À nouveau, il a évoqué son histoire personnelle. « Quand mes parents sont arrivés ici, les deux étaient diplômés universitaires. Aucun diplôme reconnu. Ils faisaient du ménage dans les maisons et ils ne savaient pas faire du ménage ! Ils ont fait leurs équivalences tous les deux. Mon père a complété son doctorat à 50 ans et les deux ont été professeurs à l’Université de Sherbrooke. »

La présidente-directrice générale de la Factry, Marie Amiot, abondait dans le même sens. « Je connais beaucoup de nouveaux arrivants qui sont ingénieurs, qui travaillent dans des entrepôts, qui sont des comptables qui vont faire des emplois », a-t-elle dit.

Collaboration fédérale-provinciale

Bien que ce soit habituellement le gouvernement du Québec qui soutienne l’intégration des nouveaux arrivants, Mme Amiot s’est tournée vers le fédéral pour cette formation, qui répondait davantage aux critères du programme Compétences pour réussir, du gouvernement Trudeau.
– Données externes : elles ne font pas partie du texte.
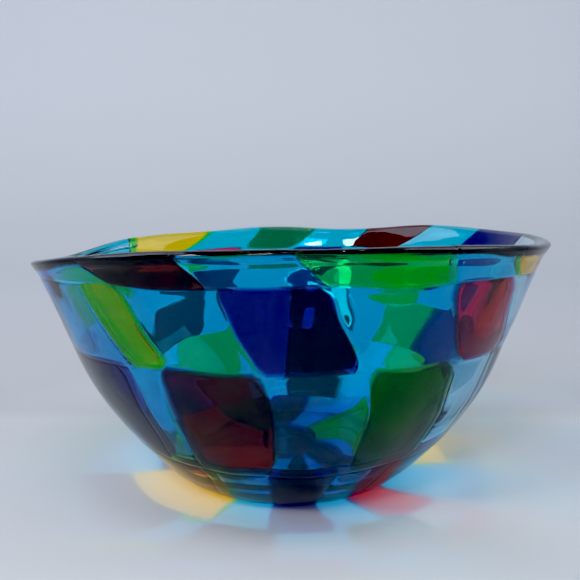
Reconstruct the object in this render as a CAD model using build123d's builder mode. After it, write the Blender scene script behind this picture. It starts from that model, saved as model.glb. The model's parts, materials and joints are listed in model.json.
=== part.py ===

La formation qui sera offerte vise l’acquisition de compétences axées sur la collaboration, l’adaptabilité, la communication, la résolution de problèmes, la créativité et l’innovation.

Québec, souligne Mme Amiot, n’en sera pas froissé, bien au contraire. « Quand on a vu l’impulsion qui était donnée par le fédéral, c’est nous qui avons décidé de faire un programme qui s’adresse aux nouveaux arrivants francophones.

« J’ai rencontré récemment le ministre (de la Langue française, Jean-François) Roberge à qui je parlais du programme qui s’est montré extrêmement ouvert. Ce que j’ai senti comme organisme, c’est une belle volonté de collaboration », a-t-elle relaté.

Pablo Rodriguez, de son côté, a précisé que l’initiative avait fait l’objet d’échanges avec Québec, comme plusieurs autres. « Il y a plusieurs programmes comme celui-ci où il y a des discussions préalables et elles sont nécessaires ces discussions préalables entre les deux paliers de gouvernement pour que ces programmes aillent de l’avant », a-t-il dit.